» Written instruction
Search the material and gather each line with "joints" in it.

» Supplied material
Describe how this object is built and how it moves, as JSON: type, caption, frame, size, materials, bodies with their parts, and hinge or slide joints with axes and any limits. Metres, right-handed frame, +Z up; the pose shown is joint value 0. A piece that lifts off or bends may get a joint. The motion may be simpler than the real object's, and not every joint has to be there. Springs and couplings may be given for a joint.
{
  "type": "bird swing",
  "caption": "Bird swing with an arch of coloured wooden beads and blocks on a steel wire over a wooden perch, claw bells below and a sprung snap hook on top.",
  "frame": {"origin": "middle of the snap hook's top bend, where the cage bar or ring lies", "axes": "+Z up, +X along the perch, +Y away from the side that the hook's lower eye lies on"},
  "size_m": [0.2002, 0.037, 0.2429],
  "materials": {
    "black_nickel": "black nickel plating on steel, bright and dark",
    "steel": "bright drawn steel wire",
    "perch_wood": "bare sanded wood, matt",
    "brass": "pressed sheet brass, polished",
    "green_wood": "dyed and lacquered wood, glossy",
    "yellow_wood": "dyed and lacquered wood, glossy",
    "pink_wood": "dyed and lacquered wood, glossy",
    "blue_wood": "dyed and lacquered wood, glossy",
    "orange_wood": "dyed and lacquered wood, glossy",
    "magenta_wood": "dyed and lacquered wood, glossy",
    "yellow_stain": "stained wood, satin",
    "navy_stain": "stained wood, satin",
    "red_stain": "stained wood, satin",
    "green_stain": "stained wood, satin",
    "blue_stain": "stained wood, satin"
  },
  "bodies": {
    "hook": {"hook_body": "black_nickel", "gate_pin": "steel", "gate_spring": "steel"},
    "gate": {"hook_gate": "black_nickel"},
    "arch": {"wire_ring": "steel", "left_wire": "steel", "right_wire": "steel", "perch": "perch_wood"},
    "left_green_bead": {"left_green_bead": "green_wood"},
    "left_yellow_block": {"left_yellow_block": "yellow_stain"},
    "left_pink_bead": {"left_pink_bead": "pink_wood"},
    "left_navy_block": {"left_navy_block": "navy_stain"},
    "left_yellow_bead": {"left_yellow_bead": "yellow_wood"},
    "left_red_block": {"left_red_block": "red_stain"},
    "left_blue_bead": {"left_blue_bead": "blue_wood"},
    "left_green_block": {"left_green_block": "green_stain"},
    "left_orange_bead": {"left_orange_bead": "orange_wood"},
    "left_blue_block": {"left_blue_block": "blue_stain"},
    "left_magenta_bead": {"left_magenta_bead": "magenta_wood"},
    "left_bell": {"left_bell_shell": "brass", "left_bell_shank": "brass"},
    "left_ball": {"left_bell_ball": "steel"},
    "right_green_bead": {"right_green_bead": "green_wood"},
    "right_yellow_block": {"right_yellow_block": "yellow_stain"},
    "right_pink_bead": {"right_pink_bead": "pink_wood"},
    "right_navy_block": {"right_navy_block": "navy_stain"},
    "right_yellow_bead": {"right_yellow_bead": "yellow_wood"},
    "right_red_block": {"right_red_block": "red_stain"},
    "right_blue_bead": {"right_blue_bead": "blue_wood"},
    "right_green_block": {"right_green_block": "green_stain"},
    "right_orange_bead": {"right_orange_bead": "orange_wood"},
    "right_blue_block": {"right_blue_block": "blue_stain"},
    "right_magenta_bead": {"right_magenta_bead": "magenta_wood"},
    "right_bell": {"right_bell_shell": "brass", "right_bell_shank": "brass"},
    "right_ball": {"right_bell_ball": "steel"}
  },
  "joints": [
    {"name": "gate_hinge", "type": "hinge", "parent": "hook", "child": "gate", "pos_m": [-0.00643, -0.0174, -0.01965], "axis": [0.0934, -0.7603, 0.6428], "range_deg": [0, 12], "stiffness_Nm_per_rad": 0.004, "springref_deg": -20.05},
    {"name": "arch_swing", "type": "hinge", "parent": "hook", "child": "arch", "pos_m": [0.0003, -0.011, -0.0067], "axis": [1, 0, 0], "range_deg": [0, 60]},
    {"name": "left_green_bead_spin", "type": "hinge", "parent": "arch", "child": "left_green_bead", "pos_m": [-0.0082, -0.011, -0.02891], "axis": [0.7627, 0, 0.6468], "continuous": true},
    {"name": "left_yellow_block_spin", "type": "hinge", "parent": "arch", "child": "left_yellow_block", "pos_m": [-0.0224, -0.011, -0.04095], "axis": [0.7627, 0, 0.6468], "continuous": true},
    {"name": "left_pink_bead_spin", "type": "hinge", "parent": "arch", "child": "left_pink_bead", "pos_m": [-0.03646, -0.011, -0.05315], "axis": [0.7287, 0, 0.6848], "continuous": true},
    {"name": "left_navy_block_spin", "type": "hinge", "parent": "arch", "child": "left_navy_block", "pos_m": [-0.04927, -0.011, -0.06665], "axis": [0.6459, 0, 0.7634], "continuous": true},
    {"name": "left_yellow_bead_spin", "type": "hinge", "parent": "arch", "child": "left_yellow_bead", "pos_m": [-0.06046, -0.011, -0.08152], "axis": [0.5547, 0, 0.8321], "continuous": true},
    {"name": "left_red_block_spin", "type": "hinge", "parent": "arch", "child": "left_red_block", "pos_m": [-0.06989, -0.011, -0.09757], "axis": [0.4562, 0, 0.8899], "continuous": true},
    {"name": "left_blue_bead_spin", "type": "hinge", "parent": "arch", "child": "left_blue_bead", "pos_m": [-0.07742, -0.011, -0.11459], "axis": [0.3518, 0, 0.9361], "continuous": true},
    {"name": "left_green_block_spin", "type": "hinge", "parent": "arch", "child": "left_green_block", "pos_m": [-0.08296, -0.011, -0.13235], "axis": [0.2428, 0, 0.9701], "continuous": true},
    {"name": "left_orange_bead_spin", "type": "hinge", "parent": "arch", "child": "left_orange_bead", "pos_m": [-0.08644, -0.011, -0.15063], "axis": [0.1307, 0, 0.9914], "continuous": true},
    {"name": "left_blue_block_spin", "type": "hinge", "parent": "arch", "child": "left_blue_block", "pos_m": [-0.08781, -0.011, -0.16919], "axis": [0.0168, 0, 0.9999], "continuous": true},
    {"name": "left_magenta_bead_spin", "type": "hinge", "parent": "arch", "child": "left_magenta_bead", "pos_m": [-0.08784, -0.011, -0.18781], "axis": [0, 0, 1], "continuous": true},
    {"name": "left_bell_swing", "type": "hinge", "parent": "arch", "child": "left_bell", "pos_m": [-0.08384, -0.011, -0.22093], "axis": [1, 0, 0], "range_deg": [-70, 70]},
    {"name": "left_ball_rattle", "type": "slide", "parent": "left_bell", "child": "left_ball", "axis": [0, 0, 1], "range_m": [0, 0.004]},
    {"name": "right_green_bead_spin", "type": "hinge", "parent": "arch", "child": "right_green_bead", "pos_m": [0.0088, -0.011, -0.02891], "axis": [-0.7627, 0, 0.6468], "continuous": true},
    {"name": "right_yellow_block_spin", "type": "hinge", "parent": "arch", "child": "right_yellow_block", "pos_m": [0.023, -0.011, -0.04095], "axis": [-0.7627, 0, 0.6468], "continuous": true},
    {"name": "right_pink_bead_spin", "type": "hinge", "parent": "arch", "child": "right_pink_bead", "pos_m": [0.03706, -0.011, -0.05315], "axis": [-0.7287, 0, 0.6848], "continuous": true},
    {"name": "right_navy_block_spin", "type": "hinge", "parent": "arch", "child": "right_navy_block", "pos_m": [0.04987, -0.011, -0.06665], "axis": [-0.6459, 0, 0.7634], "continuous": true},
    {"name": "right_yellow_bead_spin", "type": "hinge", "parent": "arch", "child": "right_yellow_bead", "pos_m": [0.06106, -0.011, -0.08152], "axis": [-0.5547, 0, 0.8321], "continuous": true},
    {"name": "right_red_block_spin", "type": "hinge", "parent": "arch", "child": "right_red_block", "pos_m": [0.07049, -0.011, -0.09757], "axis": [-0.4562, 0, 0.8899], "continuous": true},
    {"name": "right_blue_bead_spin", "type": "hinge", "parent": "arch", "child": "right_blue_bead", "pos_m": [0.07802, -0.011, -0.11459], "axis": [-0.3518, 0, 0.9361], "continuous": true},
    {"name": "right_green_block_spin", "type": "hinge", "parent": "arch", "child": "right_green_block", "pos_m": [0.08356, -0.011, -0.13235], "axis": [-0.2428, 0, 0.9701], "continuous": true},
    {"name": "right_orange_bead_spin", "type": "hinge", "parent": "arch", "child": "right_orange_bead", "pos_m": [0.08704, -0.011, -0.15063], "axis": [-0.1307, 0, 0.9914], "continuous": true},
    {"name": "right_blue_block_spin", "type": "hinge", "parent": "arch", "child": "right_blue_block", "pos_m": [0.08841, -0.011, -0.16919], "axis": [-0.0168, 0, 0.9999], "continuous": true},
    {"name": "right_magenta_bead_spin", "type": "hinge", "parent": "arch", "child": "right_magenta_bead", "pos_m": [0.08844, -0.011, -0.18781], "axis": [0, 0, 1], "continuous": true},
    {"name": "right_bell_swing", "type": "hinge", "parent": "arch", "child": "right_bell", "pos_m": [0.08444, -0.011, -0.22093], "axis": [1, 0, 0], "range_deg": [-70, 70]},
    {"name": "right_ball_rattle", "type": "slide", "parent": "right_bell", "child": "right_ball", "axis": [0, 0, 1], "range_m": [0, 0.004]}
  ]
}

» The completed task
Describe how this object is built and how it moves, as JSON: type, caption, frame, size, materials, bodies with their parts, and hinge or slide joints with axes and any limits. Metres, right-handed frame, +Z up; the pose shown is joint value 0. A piece that lifts off or bends may get a joint. The motion may be simpler than the real object's, and not every joint has to be there. Springs and couplings may be given for a joint.
  "joints": [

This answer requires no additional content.